Return the records in full, exactly as given.

------

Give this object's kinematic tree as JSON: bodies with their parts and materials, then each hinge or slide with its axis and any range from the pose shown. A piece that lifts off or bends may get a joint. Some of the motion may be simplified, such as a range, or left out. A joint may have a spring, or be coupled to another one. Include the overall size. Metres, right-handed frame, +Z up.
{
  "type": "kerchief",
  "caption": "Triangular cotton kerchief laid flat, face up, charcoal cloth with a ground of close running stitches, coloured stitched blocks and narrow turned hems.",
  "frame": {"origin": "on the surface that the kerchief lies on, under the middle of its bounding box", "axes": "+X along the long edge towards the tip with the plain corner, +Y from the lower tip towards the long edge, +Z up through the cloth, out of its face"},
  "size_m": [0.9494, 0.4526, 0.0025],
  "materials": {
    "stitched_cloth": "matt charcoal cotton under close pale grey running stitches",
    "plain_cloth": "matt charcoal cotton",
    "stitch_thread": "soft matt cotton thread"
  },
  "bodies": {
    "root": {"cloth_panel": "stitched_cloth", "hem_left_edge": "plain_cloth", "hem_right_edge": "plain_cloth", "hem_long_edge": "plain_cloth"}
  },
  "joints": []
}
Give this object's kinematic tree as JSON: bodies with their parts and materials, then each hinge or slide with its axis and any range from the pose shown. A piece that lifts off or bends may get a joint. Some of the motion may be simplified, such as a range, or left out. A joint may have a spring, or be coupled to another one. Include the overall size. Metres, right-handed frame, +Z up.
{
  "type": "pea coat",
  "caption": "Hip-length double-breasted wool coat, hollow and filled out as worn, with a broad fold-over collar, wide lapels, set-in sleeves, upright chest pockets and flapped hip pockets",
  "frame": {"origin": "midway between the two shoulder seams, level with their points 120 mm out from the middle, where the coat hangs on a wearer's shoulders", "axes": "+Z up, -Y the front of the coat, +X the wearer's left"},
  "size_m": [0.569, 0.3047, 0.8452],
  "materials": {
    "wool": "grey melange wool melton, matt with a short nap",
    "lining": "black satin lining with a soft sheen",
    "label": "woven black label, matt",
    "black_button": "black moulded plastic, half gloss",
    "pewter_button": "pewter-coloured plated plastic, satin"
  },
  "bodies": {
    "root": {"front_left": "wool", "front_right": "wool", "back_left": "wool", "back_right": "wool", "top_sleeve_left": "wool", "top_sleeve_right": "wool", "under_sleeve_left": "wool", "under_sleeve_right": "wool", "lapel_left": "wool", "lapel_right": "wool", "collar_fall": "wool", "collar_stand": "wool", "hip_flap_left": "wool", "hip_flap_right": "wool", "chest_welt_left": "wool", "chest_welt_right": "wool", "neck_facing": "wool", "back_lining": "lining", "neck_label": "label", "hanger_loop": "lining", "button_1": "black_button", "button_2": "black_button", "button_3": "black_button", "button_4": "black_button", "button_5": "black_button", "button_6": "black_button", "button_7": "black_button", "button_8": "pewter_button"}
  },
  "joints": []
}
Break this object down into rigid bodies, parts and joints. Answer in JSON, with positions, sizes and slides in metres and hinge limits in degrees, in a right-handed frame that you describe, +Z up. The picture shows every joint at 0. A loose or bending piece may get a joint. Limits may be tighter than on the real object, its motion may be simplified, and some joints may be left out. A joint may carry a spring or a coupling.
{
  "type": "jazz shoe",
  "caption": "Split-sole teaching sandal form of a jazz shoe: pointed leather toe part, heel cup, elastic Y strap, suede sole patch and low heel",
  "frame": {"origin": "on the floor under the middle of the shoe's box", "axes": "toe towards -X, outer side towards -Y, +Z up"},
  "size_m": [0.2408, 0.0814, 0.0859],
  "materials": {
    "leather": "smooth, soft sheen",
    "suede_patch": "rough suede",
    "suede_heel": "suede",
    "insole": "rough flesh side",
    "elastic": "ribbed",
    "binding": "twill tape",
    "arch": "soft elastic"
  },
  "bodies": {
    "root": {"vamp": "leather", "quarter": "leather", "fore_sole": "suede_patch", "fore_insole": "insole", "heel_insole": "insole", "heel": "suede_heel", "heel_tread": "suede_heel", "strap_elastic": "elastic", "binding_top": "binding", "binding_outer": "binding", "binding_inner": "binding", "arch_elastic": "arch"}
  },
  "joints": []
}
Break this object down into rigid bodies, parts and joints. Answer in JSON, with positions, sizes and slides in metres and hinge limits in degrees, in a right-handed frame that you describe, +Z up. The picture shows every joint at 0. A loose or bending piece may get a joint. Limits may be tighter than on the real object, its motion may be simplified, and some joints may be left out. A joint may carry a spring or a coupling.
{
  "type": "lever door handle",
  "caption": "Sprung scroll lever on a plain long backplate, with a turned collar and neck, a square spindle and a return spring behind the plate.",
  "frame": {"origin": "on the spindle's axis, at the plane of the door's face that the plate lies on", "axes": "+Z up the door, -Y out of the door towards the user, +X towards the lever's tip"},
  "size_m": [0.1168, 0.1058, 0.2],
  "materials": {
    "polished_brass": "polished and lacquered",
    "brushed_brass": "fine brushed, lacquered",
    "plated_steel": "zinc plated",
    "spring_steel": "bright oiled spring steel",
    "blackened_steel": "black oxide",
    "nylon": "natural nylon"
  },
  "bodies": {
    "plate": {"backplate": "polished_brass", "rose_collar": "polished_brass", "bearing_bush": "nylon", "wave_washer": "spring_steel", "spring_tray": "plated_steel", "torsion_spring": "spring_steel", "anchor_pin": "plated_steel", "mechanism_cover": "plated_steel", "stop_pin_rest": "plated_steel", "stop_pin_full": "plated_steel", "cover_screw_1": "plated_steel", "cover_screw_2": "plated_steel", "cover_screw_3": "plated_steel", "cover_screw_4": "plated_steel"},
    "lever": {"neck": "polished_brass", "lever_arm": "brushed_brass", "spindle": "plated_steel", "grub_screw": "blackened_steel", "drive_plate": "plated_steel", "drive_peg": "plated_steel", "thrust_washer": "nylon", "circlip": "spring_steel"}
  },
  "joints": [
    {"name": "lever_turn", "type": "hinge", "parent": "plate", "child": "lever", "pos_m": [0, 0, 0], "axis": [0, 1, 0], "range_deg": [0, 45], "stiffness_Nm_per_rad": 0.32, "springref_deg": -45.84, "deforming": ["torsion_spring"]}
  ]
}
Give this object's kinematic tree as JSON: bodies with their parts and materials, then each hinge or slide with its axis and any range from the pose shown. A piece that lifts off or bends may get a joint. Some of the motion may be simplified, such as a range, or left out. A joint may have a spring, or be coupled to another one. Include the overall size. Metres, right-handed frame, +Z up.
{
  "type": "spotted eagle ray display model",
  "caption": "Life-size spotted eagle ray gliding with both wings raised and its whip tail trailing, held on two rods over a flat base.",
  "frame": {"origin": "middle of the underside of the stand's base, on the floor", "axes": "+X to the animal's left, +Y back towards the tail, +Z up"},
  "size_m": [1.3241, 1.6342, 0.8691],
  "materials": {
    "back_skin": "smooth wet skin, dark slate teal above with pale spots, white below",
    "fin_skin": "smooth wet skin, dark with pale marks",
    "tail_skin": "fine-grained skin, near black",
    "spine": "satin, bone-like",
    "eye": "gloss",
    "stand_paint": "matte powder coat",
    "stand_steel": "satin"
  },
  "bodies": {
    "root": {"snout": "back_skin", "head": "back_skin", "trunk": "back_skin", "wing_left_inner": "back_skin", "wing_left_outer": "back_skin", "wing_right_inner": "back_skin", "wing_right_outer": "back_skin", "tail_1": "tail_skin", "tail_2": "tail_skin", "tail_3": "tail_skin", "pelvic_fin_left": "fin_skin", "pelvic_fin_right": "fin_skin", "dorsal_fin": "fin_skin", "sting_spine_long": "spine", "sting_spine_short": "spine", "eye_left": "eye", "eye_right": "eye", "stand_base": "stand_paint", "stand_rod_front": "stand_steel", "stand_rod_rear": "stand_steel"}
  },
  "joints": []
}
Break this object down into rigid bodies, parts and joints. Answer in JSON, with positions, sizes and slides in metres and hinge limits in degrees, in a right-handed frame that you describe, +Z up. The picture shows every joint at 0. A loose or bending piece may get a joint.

------

* SOLUTION TO THIS PROBLEM:
Give this object's kinematic tree as JSON: bodies with their parts and materials, then each hinge or slide with its axis and any range from the pose shown. A piece that lifts off or bends may get a joint. Some of the motion may be simplified, such as a range, or left out. A joint may have a spring, or be coupled to another one. Include the overall size. Metres, right-handed frame, +Z up.
{
  "type": "kerchief",
  "caption": "Triangular cotton kerchief laid flat, face up, charcoal cloth with a ground of close running stitches, coloured stitched blocks and narrow turned hems.",
  "frame": {"origin": "on the surface that the kerchief lies on, under the middle of its bounding box", "axes": "+X along the long edge towards the tip with the plain corner, +Y from the lower tip towards the long edge, +Z up through the cloth, out of its face"},
  "size_m": [0.9494, 0.4526, 0.0025],
  "materials": {
    "stitched_cloth": "matt charcoal cotton under close pale grey running stitches",
    "plain_cloth": "matt charcoal cotton",
    "stitch_thread": "soft matt cotton thread"
  },
  "bodies": {
    "root": {"cloth_panel": "stitched_cloth", "hem_left_edge": "plain_cloth", "hem_right_edge": "plain_cloth", "hem_long_edge": "plain_cloth"}
  },
  "joints": []
}
Give this object's kinematic tree as JSON: bodies with their parts and materials, then each hinge or slide with its axis and any range from the pose shown. A piece that lifts off or bends may get a joint. Some of the motion may be simplified, such as a range, or left out. A joint may have a spring, or be coupled to another one. Include the overall size. Metres, right-handed frame, +Z up.
{
  "type": "pea coat",
  "caption": "Hip-length double-breasted wool coat, hollow and filled out as worn, with a broad fold-over collar, wide lapels, set-in sleeves, upright chest pockets and flapped hip pockets",
  "frame": {"origin": "midway between the two shoulder seams, level with their points 120 mm out from the middle, where the coat hangs on a wearer's shoulders", "axes": "+Z up, -Y the front of the coat, +X the wearer's left"},
  "size_m": [0.569, 0.3047, 0.8452],
  "materials": {
    "wool": "grey melange wool melton, matt with a short nap",
    "lining": "black satin lining with a soft sheen",
    "label": "woven black label, matt",
    "black_button": "black moulded plastic, half gloss",
    "pewter_button": "pewter-coloured plated plastic, satin"
  },
  "bodies": {
    "root": {"front_left": "wool", "front_right": "wool", "back_left": "wool", "back_right": "wool", "top_sleeve_left": "wool", "top_sleeve_right": "wool", "under_sleeve_left": "wool", "under_sleeve_right": "wool", "lapel_left": "wool", "lapel_right": "wool", "collar_fall": "wool", "collar_stand": "wool", "hip_flap_left": "wool", "hip_flap_right": "wool", "chest_welt_left": "wool", "chest_welt_right": "wool", "neck_facing": "wool", "back_lining": "lining", "neck_label": "label", "hanger_loop": "lining", "button_1": "black_button", "button_2": "black_button", "button_3": "black_button", "button_4": "black_button", "button_5": "black_button", "button_6": "black_button", "button_7": "black_button", "button_8": "pewter_button"}
  },
  "joints": []
}
Break this object down into rigid bodies, parts and joints. Answer in JSON, with positions, sizes and slides in metres and hinge limits in degrees, in a right-handed frame that you describe, +Z up. The picture shows every joint at 0. A loose or bending piece may get a joint. Limits may be tighter than on the real object, its motion may be simplified, and some joints may be left out. A joint may carry a spring or a coupling.
{
  "type": "jazz shoe",
  "caption": "Split-sole teaching sandal form of a jazz shoe: pointed leather toe part, heel cup, elastic Y strap, suede sole patch and low heel",
  "frame": {"origin": "on the floor under the middle of the shoe's box", "axes": "toe towards -X, outer side towards -Y, +Z up"},
  "size_m": [0.2408, 0.0814, 0.0859],
  "materials": {
    "leather": "smooth, soft sheen",
    "suede_patch": "rough suede",
    "suede_heel": "suede",
    "insole": "rough flesh side",
    "elastic": "ribbed",
    "binding": "twill tape",
    "arch": "soft elastic"
  },
  "bodies": {
    "root": {"vamp": "leather", "quarter": "leather", "fore_sole": "suede_patch", "fore_insole": "insole", "heel_insole": "insole", "heel": "suede_heel", "heel_tread": "suede_heel", "strap_elastic": "elastic", "binding_top": "binding", "binding_outer": "binding", "binding_inner": "binding", "arch_elastic": "arch"}
  },
  "joints": []
}
Break this object down into rigid bodies, parts and joints. Answer in JSON, with positions, sizes and slides in metres and hinge limits in degrees, in a right-handed frame that you describe, +Z up. The picture shows every joint at 0. A loose or bending piece may get a joint. Limits may be tighter than on the real object, its motion may be simplified, and some joints may be left out. A joint may carry a spring or a coupling.
{
  "type": "lever door handle",
  "caption": "Sprung scroll lever on a plain long backplate, with a turned collar and neck, a square spindle and a return spring behind the plate.",
  "frame": {"origin": "on the spindle's axis, at the plane of the door's face that the plate lies on", "axes": "+Z up the door, -Y out of the door towards the user, +X towards the lever's tip"},
  "size_m": [0.1168, 0.1058, 0.2],
  "materials": {
    "polished_brass": "polished and lacquered",
    "brushed_brass": "fine brushed, lacquered",
    "plated_steel": "zinc plated",
    "spring_steel": "bright oiled spring steel",
    "blackened_steel": "black oxide",
    "nylon": "natural nylon"
  },
  "bodies": {
    "plate": {"backplate": "polished_brass", "rose_collar": "polished_brass", "bearing_bush": "nylon", "wave_washer": "spring_steel", "spring_tray": "plated_steel", "torsion_spring": "spring_steel", "anchor_pin": "plated_steel", "mechanism_cover": "plated_steel", "stop_pin_rest": "plated_steel", "stop_pin_full": "plated_steel", "cover_screw_1": "plated_steel", "cover_screw_2": "plated_steel", "cover_screw_3": "plated_steel", "cover_screw_4": "plated_steel"},
    "lever": {"neck": "polished_brass", "lever_arm": "brushed_brass", "spindle": "plated_steel", "grub_screw": "blackened_steel", "drive_plate": "plated_steel", "drive_peg": "plated_steel", "thrust_washer": "nylon", "circlip": "spring_steel"}
  },
  "joints": [
    {"name": "lever_turn", "type": "hinge", "parent": "plate", "child": "lever", "pos_m": [0, 0, 0], "axis": [0, 1, 0], "range_deg": [0, 45], "stiffness_Nm_per_rad": 0.32, "springref_deg": -45.84, "deforming": ["torsion_spring"]}
  ]
}
Give this object's kinematic tree as JSON: bodies with their parts and materials, then each hinge or slide with its axis and any range from the pose shown. A piece that lifts off or bends may get a joint. Some of the motion may be simplified, such as a range, or left out. A joint may have a spring, or be coupled to another one. Include the overall size. Metres, right-handed frame, +Z up.
{
  "type": "spotted eagle ray display model",
  "caption": "Life-size spotted eagle ray gliding with both wings raised and its whip tail trailing, held on two rods over a flat base.",
  "frame": {"origin": "middle of the underside of the stand's base, on the floor", "axes": "+X to the animal's left, +Y back towards the tail, +Z up"},
  "size_m": [1.3241, 1.6342, 0.8691],
  "materials": {
    "back_skin": "smooth wet skin, dark slate teal above with pale spots, white below",
    "fin_skin": "smooth wet skin, dark with pale marks",
    "tail_skin": "fine-grained skin, near black",
    "spine": "satin, bone-like",
    "eye": "gloss",
    "stand_paint": "matte powder coat",
    "stand_steel": "satin"
  },
  "bodies": {
    "root": {"snout": "back_skin", "head": "back_skin", "trunk": "back_skin", "wing_left_inner": "back_skin", "wing_left_outer": "back_skin", "wing_right_inner": "back_skin", "wing_right_outer": "back_skin", "tail_1": "tail_skin", "tail_2": "tail_skin", "tail_3": "tail_skin", "pelvic_fin_left": "fin_skin", "pelvic_fin_right": "fin_skin", "dorsal_fin": "fin_skin", "sting_spine_long": "spine", "sting_spine_short": "spine", "eye_left": "eye", "eye_right": "eye", "stand_base": "stand_paint", "stand_rod_front": "stand_steel", "stand_rod_rear": "stand_steel"}
  },
  "joints": []
}
Break this object down into rigid bodies, parts and joints. Answer in JSON, with positions, sizes and slides in metres and hinge limits in degrees, in a right-handed frame that you describe, +Z up. The picture shows every joint at 0. A loose or bending piece may get a joint.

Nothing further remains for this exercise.